The comparison doesn’t have to stop at single (or alphanumeric) characters:

$ [ '+--+' \< '----' ] && printf '%s\n' "true" || printf '%s\n' "false"
true

The above is true because ‘+’ is ASCII 43, and ‘-‘ is 45. The ‘-‘ actually brings me to:

printf(1) and special characters

I tend to use printf instead of echo because of its consistency across different platforms. If you’re printing something simple, you can invoke the string directly, without formatting:

$ printf "Hello\n"
Hello

However, printf tends to interpret strings starting with ‘-‘ as (invalid) options:

$ printf "--Hello\n"
-bash: printf: --: invalid option
printf: usage: printf [-v var] format [arguments]

Hence the reason why it’s good to go with printf 'formatting' 'strings'...:

$ printf '%s\n' "--Hello"
--Hello

Another method would have been to use printf -- "--Hello\n", to tell it that the string after ‘–‘ shouldn’t be interpreted as an option (just like for rm, for removing files that start with ‘-‘).
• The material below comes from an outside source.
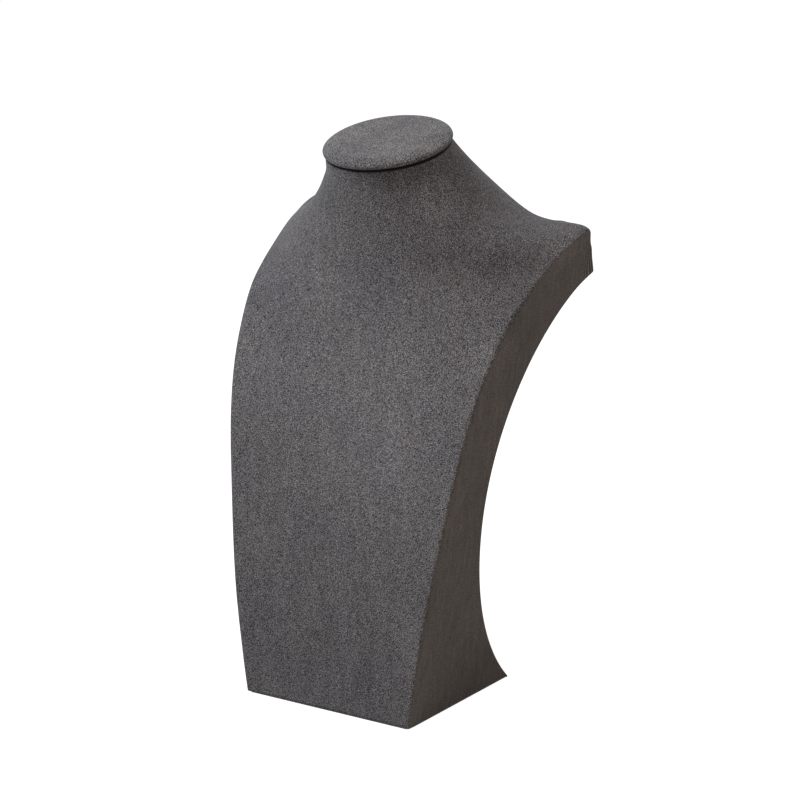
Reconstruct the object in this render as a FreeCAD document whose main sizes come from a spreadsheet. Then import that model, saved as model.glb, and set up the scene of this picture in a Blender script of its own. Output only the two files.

Passing arrays to functions

The general function looks like this (Some people omit the ‘function’ bit) :

function foo() {
   # things go here....
}

The arguments to the function basically follow the same format as the bash script itself, i.e. $@ -> argument vector (all arguments), $1->first argument, $2->second… and so on.

When an array is passed to a function, it gets expanded out into its contents, and essentially gets merged into the argument vector. This means that if you want to pass arrays to your functions, you need to do some book-keeping yourself.

A simple way to do this would be to start an array with its length, but another way that could work is by using string representations of arrays as arguments, and converting them into arrays in the function:

function arr-ifs() {
    arr1=( "$1" )

    # print your newly-made array and a newline
    printf '%s ' "${arr1[@]}"
    printf '\n'
}

Pasting that into the shell and invoking it as arr-ifs "a b c" "1 2 3" will return “a b c” (the first 3-element array).

Bash “strict” mode

Although it does get in the way at first, true to its claims, bash strict mode is a sanity saver when it comes to improving the debuggability of your shell script.